* Begin MATERIAL FOR THE TASK *
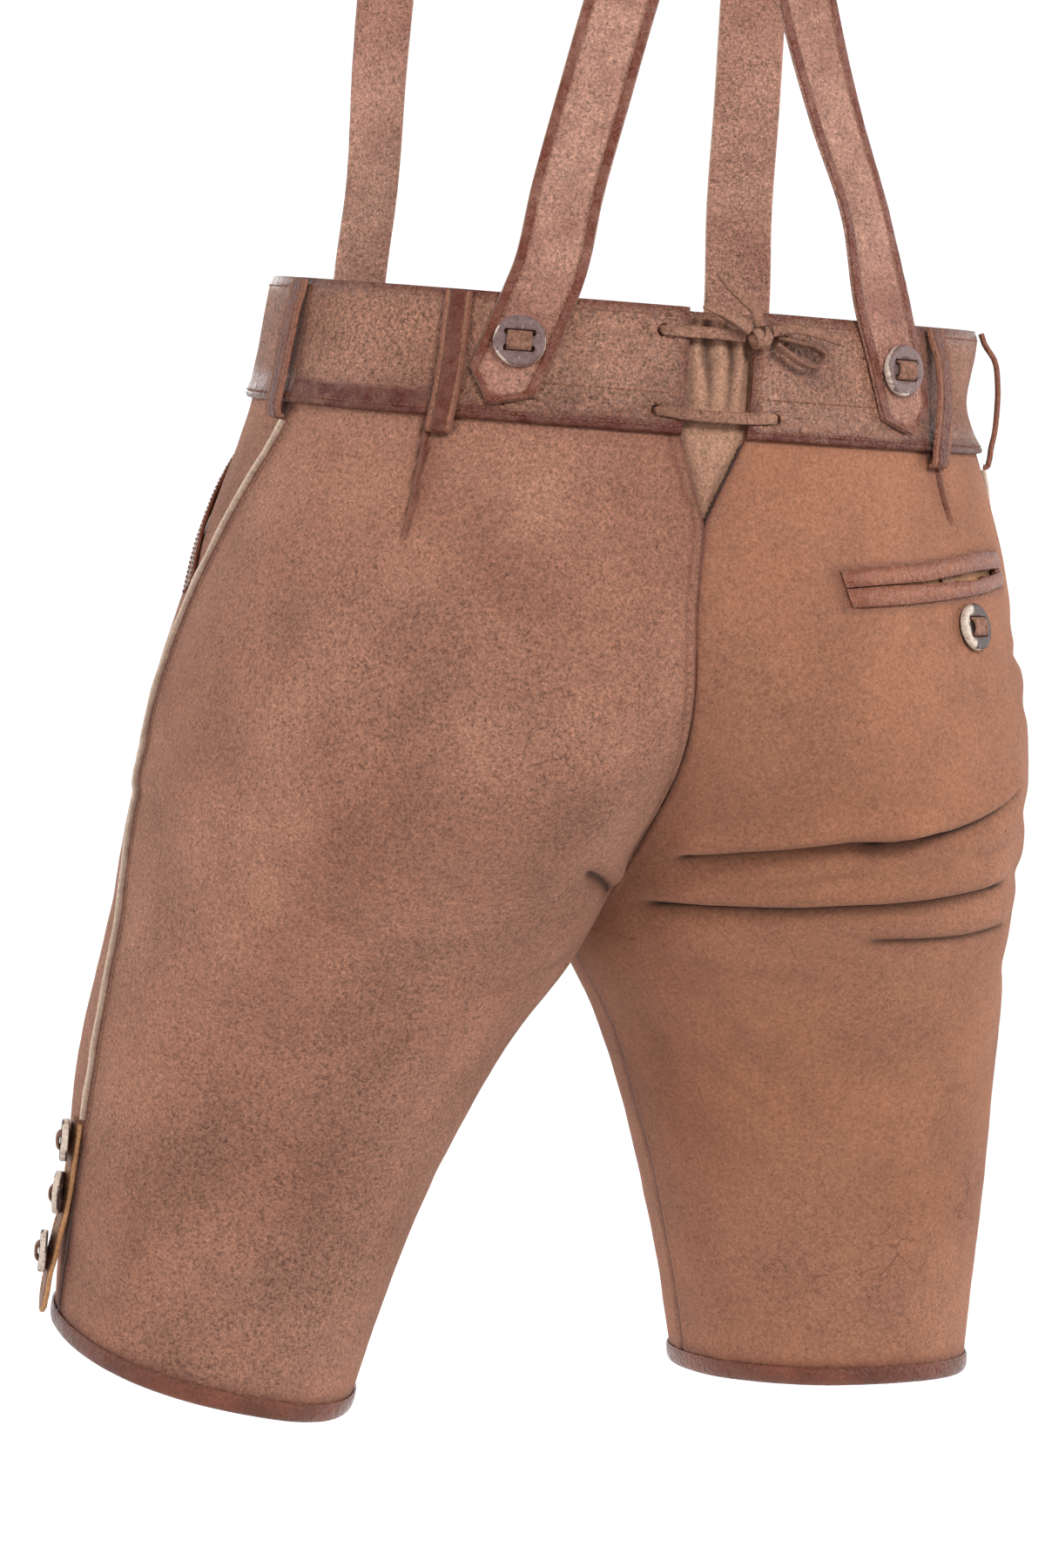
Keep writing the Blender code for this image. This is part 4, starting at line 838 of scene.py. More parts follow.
INSEAM_TURN = 179.92
SEAM_STEP = math.degrees(HALF_SEAM / 0.20)       # turn that HALF_SEAM takes, 0.20 m out
SEAM_LAP = 0.0054                        # how far the left panel laps over the right one
Grid = namedtuple("Grid", "columns apart fold_apart")     # rows apart outside and in the folds
FRONT_GRID = Grid(96, 0.0030, 0.0020)
BACK_GRIDS = {LEFT: Grid(140, 0.0024, 0.0016), RIGHT: Grid(146, 0.0023, 0.0011)}
FOLD_TOP, FOLD_FOOT = -0.208, -0.306

# Darker clouds in the dye, and places where the grain has cracked.
STAINS = (
    Patch(LEFT, 62, -0.190, 26, 0.045, 0.38), Patch(LEFT, 40, -0.150, 20, 0.030, 0.30),
    Patch(LEFT, 92, -0.350, 22, 0.050, 0.35), Patch(LEFT, 60, -0.430, 30, 0.045, 0.55),
    Patch(LEFT, 100, -0.470, 30, 0.040, 0.50), Patch(LEFT, 70, -0.510, 30, 0.030, 0.45),
    Patch(LEFT, 105, -0.240, 22, 0.035, 0.22), Patch(RIGHT, 88, -0.350, 20, 0.035, 0.18),
    Patch(RIGHT, 60, -0.440, 30, 0.035, 0.16), Patch(RIGHT, 100, -0.160, 16, 0.050, 0.12),
    Patch(LEFT, -60, -0.200, 26, 0.050, 0.35), Patch(RIGHT, -70, -0.330, 30, 0.060, 0.35),
    Patch(LEFT, -100, -0.420, 26, 0.050, 0.40), Patch(RIGHT, -40, -0.150, 20, 0.040, 0.25),
)
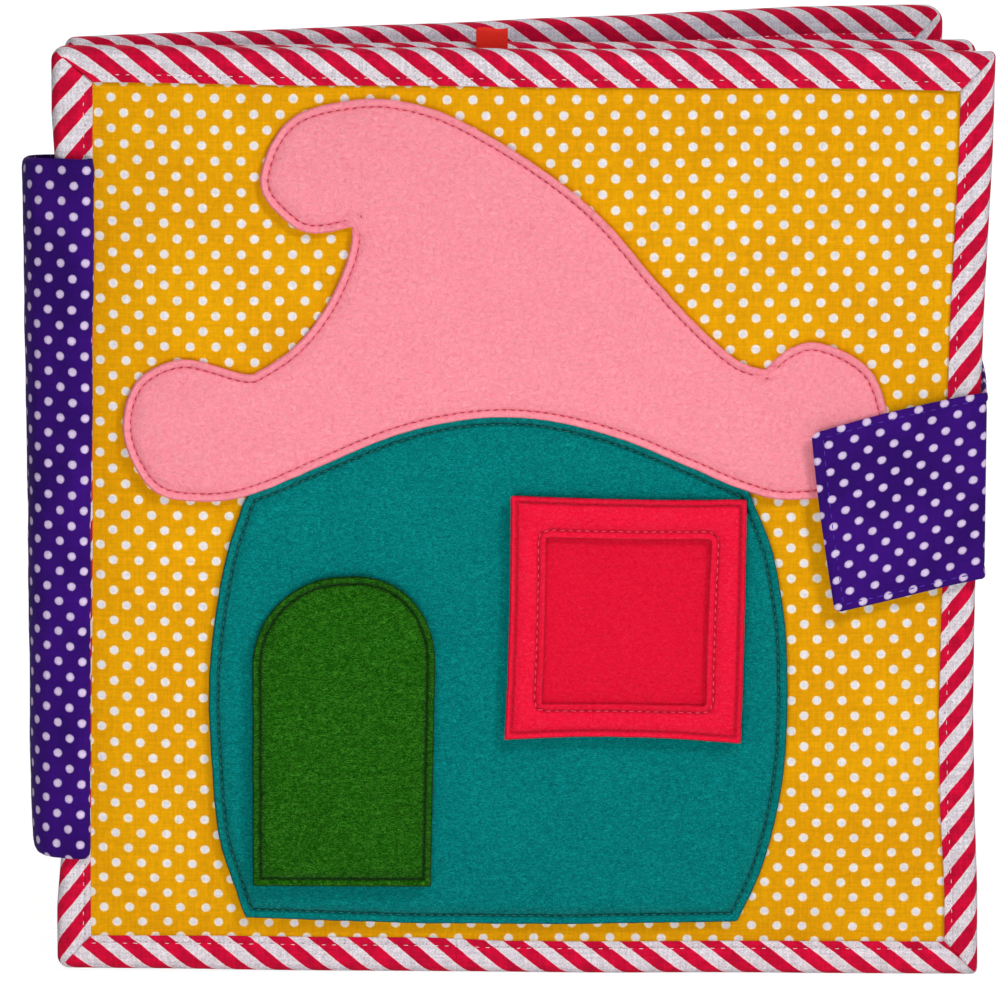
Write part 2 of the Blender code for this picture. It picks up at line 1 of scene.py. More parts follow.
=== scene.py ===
# %% [markdown]
# # A cloth quiet book
# A quiet book is a soft book for small children. Its leaves are two cottons with wadding between them, bound all
# round with a striped tape, and held in a wrapped spine. The cover carries a felt cottage whose door and window
# lift, and a strap closes the book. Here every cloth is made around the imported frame, which stays as it is.

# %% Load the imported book
import json
import math
import random
from functools import partial

import bpy
import numpy as np
from mathutils import Matrix, Vector, noise
from mathutils.geometry import delaunay_2d_cdt

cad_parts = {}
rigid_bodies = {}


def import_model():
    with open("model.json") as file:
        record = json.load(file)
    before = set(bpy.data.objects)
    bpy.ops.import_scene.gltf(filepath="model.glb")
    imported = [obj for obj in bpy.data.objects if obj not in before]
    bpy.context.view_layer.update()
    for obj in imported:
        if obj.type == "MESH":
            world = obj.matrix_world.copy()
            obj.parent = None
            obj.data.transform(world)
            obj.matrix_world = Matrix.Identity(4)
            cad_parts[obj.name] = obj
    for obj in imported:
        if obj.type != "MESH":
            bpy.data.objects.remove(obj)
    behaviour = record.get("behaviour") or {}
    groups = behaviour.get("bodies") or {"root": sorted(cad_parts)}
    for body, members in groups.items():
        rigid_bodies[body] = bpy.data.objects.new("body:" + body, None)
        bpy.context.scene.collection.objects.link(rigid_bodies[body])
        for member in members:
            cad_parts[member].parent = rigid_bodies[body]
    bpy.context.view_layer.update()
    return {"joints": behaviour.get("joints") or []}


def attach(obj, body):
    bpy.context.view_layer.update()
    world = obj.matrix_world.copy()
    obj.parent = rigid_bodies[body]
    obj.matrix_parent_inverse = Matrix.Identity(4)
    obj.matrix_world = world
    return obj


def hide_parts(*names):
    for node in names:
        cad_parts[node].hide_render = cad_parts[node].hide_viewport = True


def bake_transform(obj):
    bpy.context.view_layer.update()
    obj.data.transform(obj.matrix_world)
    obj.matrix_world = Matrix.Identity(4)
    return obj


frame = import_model()
MM = 0.001
joint_at = {joint["name"]: Vector(joint["pos_m"]) for joint in frame["joints"]}

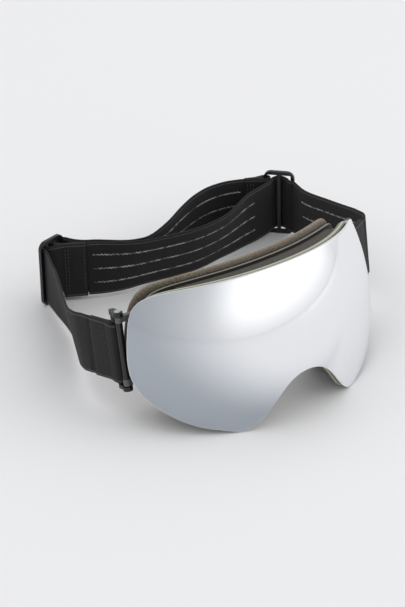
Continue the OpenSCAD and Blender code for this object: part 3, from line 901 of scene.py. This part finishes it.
* End MATERIAL FOR THE TASK *
* WHAT IS BEING ASKED
Repeat the material above exactly.

* SOLUTION TO THIS TASK
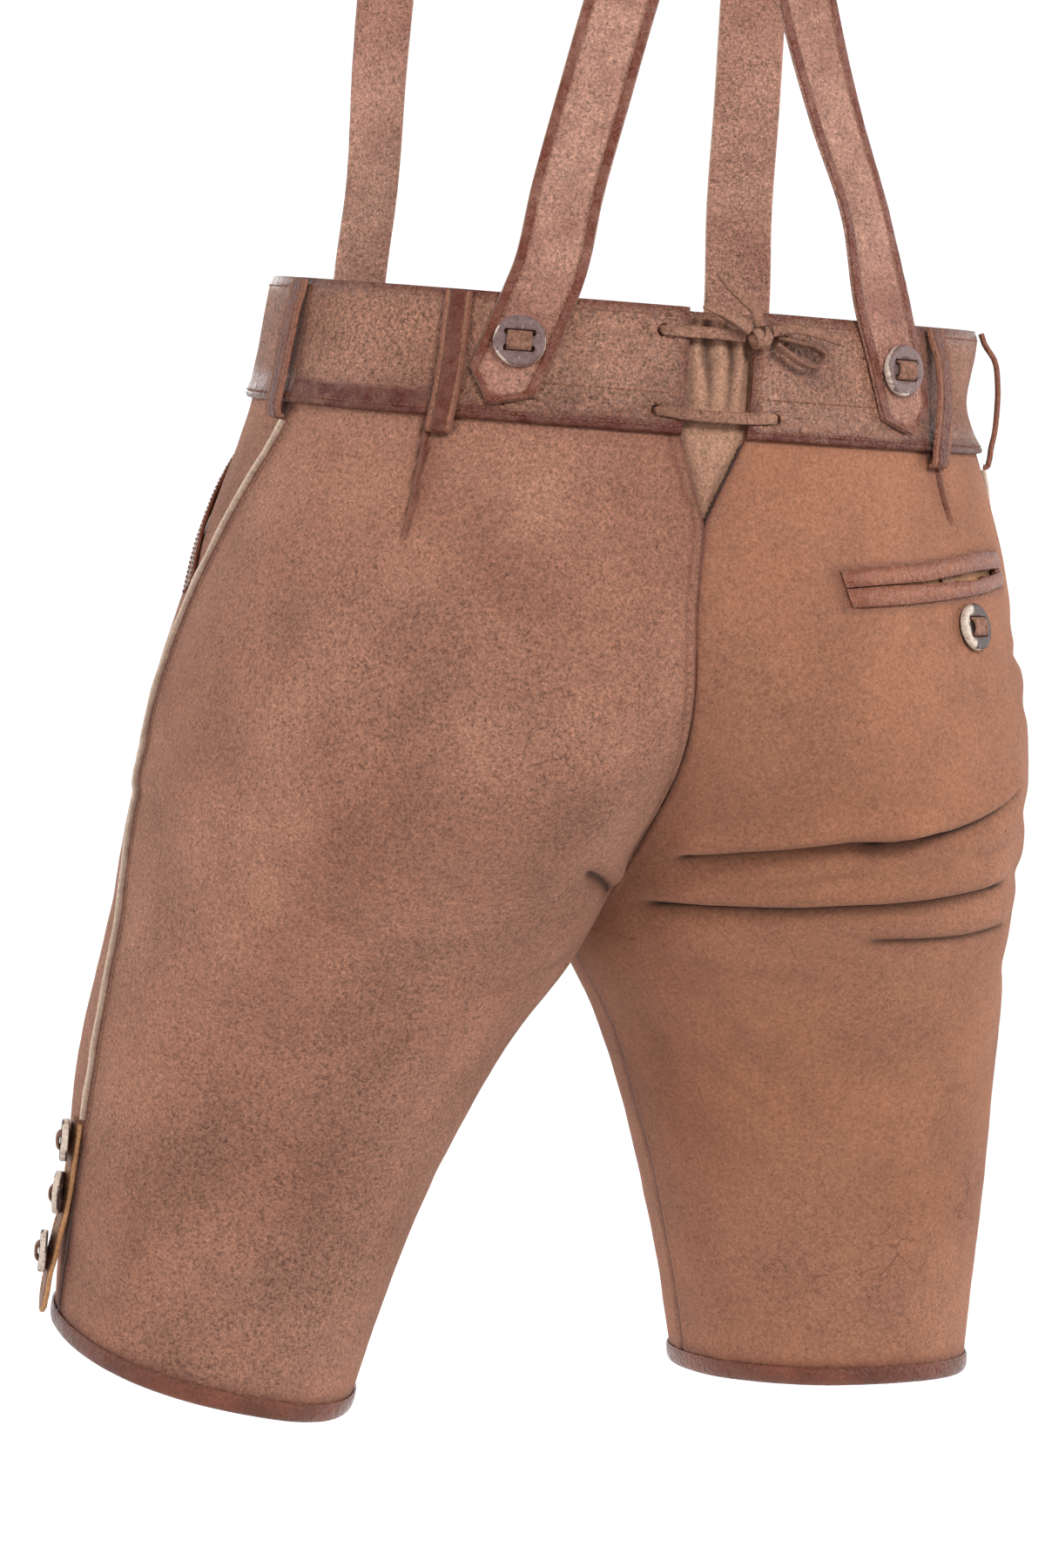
Keep writing the Blender code for this image. This is part 4, starting at line 838 of scene.py. More parts follow.
INSEAM_TURN = 179.92
SEAM_STEP = math.degrees(HALF_SEAM / 0.20)       # turn that HALF_SEAM takes, 0.20 m out
SEAM_LAP = 0.0054                        # how far the left panel laps over the right one
Grid = namedtuple("Grid", "columns apart fold_apart")     # rows apart outside and in the folds
FRONT_GRID = Grid(96, 0.0030, 0.0020)
BACK_GRIDS = {LEFT: Grid(140, 0.0024, 0.0016), RIGHT: Grid(146, 0.0023, 0.0011)}
FOLD_TOP, FOLD_FOOT = -0.208, -0.306

# Darker clouds in the dye, and places where the grain has cracked.
STAINS = (
    Patch(LEFT, 62, -0.190, 26, 0.045, 0.38), Patch(LEFT, 40, -0.150, 20, 0.030, 0.30),
    Patch(LEFT, 92, -0.350, 22, 0.050, 0.35), Patch(LEFT, 60, -0.430, 30, 0.045, 0.55),
    Patch(LEFT, 100, -0.470, 30, 0.040, 0.50), Patch(LEFT, 70, -0.510, 30, 0.030, 0.45),
    Patch(LEFT, 105, -0.240, 22, 0.035, 0.22), Patch(RIGHT, 88, -0.350, 20, 0.035, 0.18),
    Patch(RIGHT, 60, -0.440, 30, 0.035, 0.16), Patch(RIGHT, 100, -0.160, 16, 0.050, 0.12),
    Patch(LEFT, -60, -0.200, 26, 0.050, 0.35), Patch(RIGHT, -70, -0.330, 30, 0.060, 0.35),
    Patch(LEFT, -100, -0.420, 26, 0.050, 0.40), Patch(RIGHT, -40, -0.150, 20, 0.040, 0.25),
)
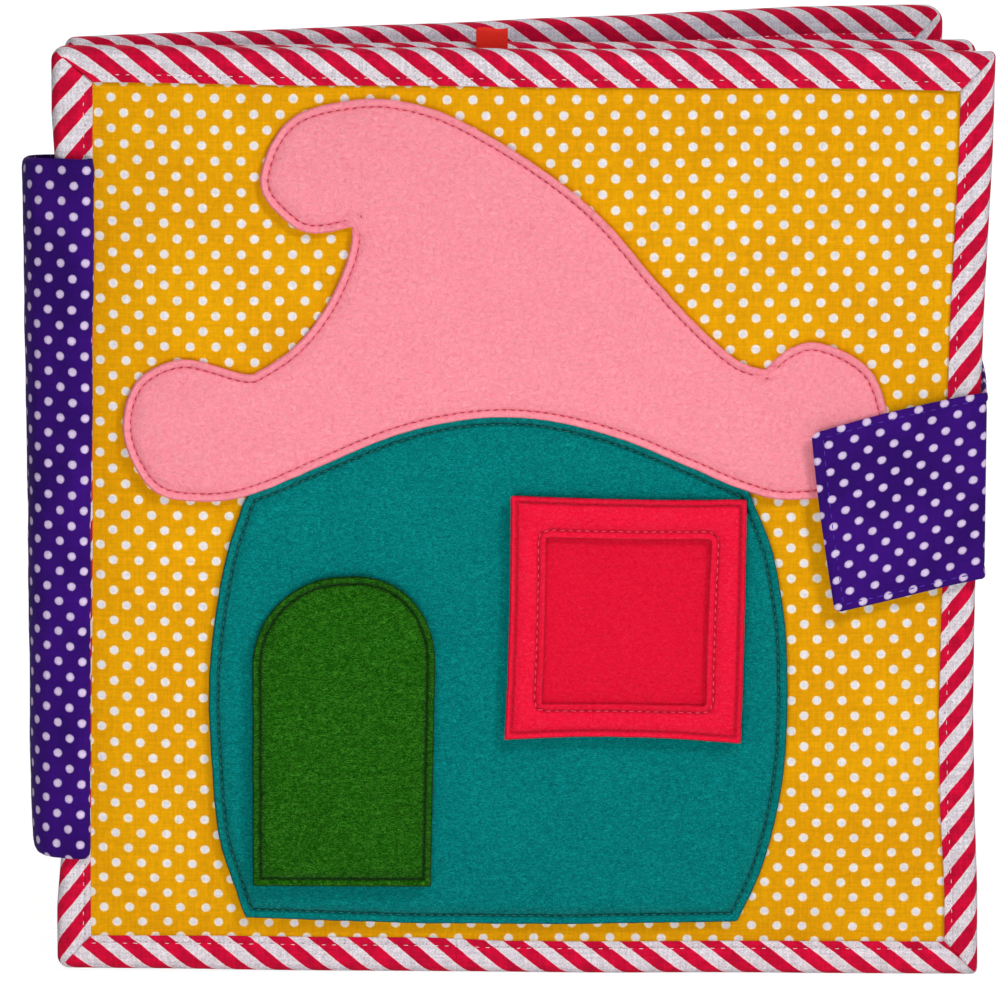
Write part 2 of the Blender code for this picture. It picks up at line 1 of scene.py. More parts follow.
=== scene.py ===
# %% [markdown]
# # A cloth quiet book
# A quiet book is a soft book for small children. Its leaves are two cottons with wadding between them, bound all
# round with a striped tape, and held in a wrapped spine. The cover carries a felt cottage whose door and window
# lift, and a strap closes the book. Here every cloth is made around the imported frame, which stays as it is.

# %% Load the imported book
import json
import math
import random
from functools import partial

import bpy
import numpy as np
from mathutils import Matrix, Vector, noise
from mathutils.geometry import delaunay_2d_cdt

cad_parts = {}
rigid_bodies = {}


def import_model():
    with open("model.json") as file:
        record = json.load(file)
    before = set(bpy.data.objects)
    bpy.ops.import_scene.gltf(filepath="model.glb")
    imported = [obj for obj in bpy.data.objects if obj not in before]
    bpy.context.view_layer.update()
    for obj in imported:
        if obj.type == "MESH":
            world = obj.matrix_world.copy()
            obj.parent = None
            obj.data.transform(world)
            obj.matrix_world = Matrix.Identity(4)
            cad_parts[obj.name] = obj
    for obj in imported:
        if obj.type != "MESH":
            bpy.data.objects.remove(obj)
    behaviour = record.get("behaviour") or {}
    groups = behaviour.get("bodies") or {"root": sorted(cad_parts)}
    for body, members in groups.items():
        rigid_bodies[body] = bpy.data.objects.new("body:" + body, None)
        bpy.context.scene.collection.objects.link(rigid_bodies[body])
        for member in members:
            cad_parts[member].parent = rigid_bodies[body]
    bpy.context.view_layer.update()
    return {"joints": behaviour.get("joints") or []}


def attach(obj, body):
    bpy.context.view_layer.update()
    world = obj.matrix_world.copy()
    obj.parent = rigid_bodies[body]
    obj.matrix_parent_inverse = Matrix.Identity(4)
    obj.matrix_world = world
    return obj


def hide_parts(*names):
    for node in names:
        cad_parts[node].hide_render = cad_parts[node].hide_viewport = True


def bake_transform(obj):
    bpy.context.view_layer.update()
    obj.data.transform(obj.matrix_world)
    obj.matrix_world = Matrix.Identity(4)
    return obj


frame = import_model()
MM = 0.001
joint_at = {joint["name"]: Vector(joint["pos_m"]) for joint in frame["joints"]}

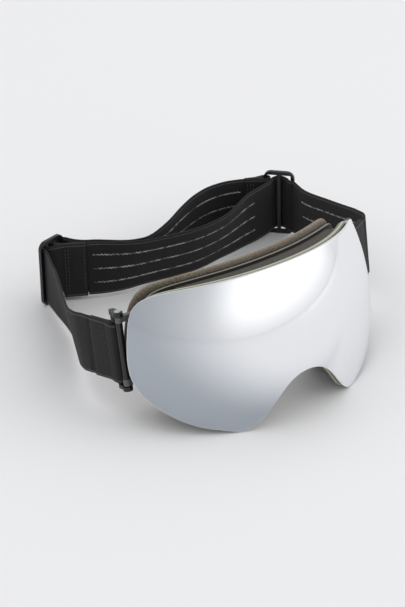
Continue the OpenSCAD and Blender code for this object: part 3, from line 901 of scene.py. This part finishes it.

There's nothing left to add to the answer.